As for the abstract symbols, one can only guess at its significance, whether spiritual or as a symbolic marker for the tribe’s inhabitance, no one really knows for sure.

“Everyone has their own interpretation, and they all believe it’s the right one,” said Leslie Glover, an archeologist at the NREA office.

Cultures in the desert not only moved locations frequently but as time passed, styles, beliefs and art work changed, thus modernizing their symbols, making the artist hard to identify and keeping the Combat Center’s petrolyphs shrouded in mystery.

“All we have is oral histories from the inhabitants; nothing written down,” Chamberlain said, knowing that stories, although true at one point, change over time and turn to myth.

While the meanings of the symbols can only be speculated, at the history of them is a tale waiting to be told.

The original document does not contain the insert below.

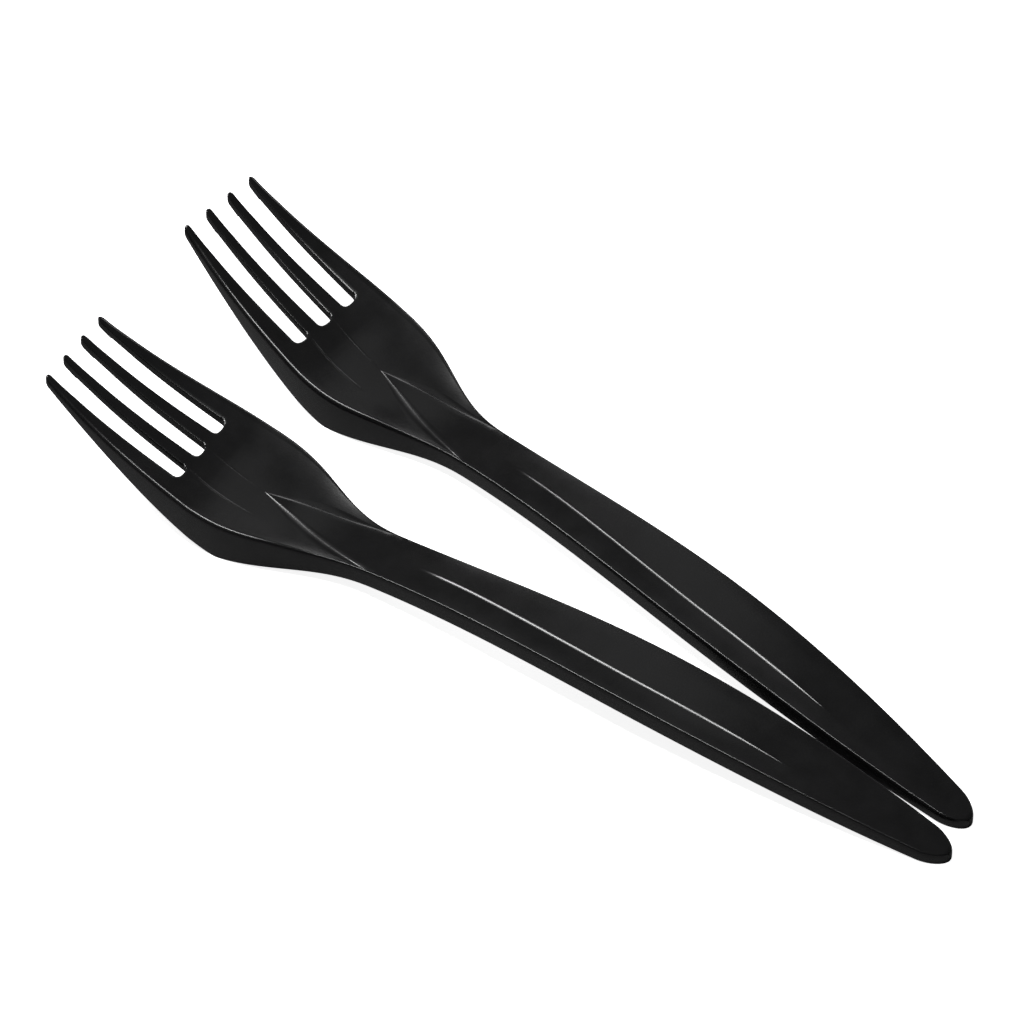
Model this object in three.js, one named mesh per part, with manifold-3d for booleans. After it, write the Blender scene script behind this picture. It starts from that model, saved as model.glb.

The Marine Corps, being proud of its own history, sees the value of preserving the history of the area’s ancient cultures.

“The Marines take protecting them seriously,” Glover said. “The area is off limits, showing there is a certain respect for other cultures among the Corps.”

Marines and sailors aboard the Combat Center may run across sites like the Foxtrot site during training events, which is how the site was originally discovered.

“If you see them, by all means check them out, appreciate them, but don’t damage them,” Hale said. “The Marine Corps is very conscious of its stewardship of this history, and it is federal law to preserve them.”

There are 1,895 archeological sites on base, and 11 of those are petroglyph sites.

The sites are all considered restricted areas, but there are hundreds of other petroglyph sites in the area to explore, Hale said.